Konon ceritanya disebut sebagai suling lampahan atau suling keramat. Karena pembuatannya secara istimewa dan melalui tahap-tahap tertentu dan syarat tertentu.

Pertama : Seseorang Dayak Ngaju yang ingin membuat suling, harus mencari bambu pada hari Jumat. Kemudian ia harus memilih 7 (tujuh) batang buluh (Tamiang) dengan ukuran yang sama.

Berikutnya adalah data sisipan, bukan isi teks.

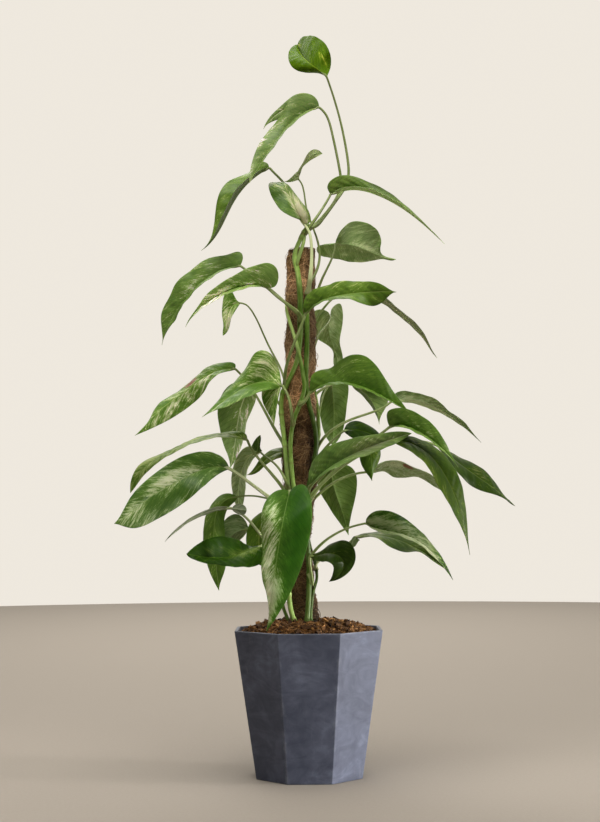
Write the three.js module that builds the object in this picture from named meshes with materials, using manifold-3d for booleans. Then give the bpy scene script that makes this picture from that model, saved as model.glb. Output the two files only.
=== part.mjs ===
// Potted albo variegated epipremnum pinnatum on a coir pole, in a tapered eight-sided planter.
// Millimetres, +Z up. The origin is the centre of the planter's underside; -Y is the front of the plant.
import * as THREE from 'three';
import Module from 'manifold-3d';
import { mergeVertices } from 'three/addons/utils/BufferGeometryUtils.js';

// ---- driving dimensions ----
const POT_TOP = 190;          // across the flats at the rim
const POT_BASE = 136;         // across the flats at the foot
const POT_HEIGHT = 189;
const POT_WALL = 4.5;
const POT_FLOOR = 7;
const POT_CHAMFER = 1.2;      // foot edge
const DRAIN_R = 5;            // four drain holes in the floor
const DRAIN_AT = 36;          // their distance from the centre
const CLEAR = 0.3;            // air left between touching pieces
const SOIL_EDGE = 181;        // height of the soil where it meets the wall
const SOIL_CROWN = 198;       // height of the soil round the pole
const STAKE_R = 6;            // wooden stake inside the coir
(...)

Tahap kedua : Orang yang ingin membuat suling itu menghayutkan 7 (tujuh) bilah bambu tamiang itu dari hulu sungai tertentu. Kemudian ia harus pergi ke hilir sungai itu dan terjun ke sungai, dan berdiri (mengapung dalam posisi berdiri tegak) di tengah arus sungai, menunggu bilah bambu yang mengenai “ulu hati” si pemilik suling nantinya. Dari ketujuh bilah bambu tamiang salah satunya yang mengenai ulu hati, itulah yang diambil untuk bakal bahan membuat suling balawung.

Tahap ketiga : Pembuatan Suling balawung bisa dengan berbagai ukuran nada. Sebelum orang Dayak mengenal istilah nada nada dasar , dulu orang membuat suling hanya dengan ukuran genggam. Ada ukuran tiga genggaman (tinggi) empat genggaman (agak tinggi), lima genggaman (sedang) sampai tujuh genggaman (rendah).

Untuk ukuran jarak lobang itu …. tidak dapat dijelaskan secara rinci di sini (ukuran panjang dilipat dua, dilipat tiga)……

“Suling Balawung lampahan” tidak ditiup secara sembarangan, karena memiliki nilai sakral dan magis. Ketika ia ditiup adalah untuk suatu tujuan yang pasti. Dan ketika seseorang mendengarnya akan luluh lantah, terhanyut dalam alunan melodi yang mampu membawa seseorang kedalam ruang bawah sadarnya, sehingga ia terpikat dan terkagum-kagum. Jika si pendengar seorang perempuan maka ia akan jatuh cinta, dan jika ia laki-laki maka ia akan menjadi sahabat sang pemilik dan peniup “Suling Balawung,” itu.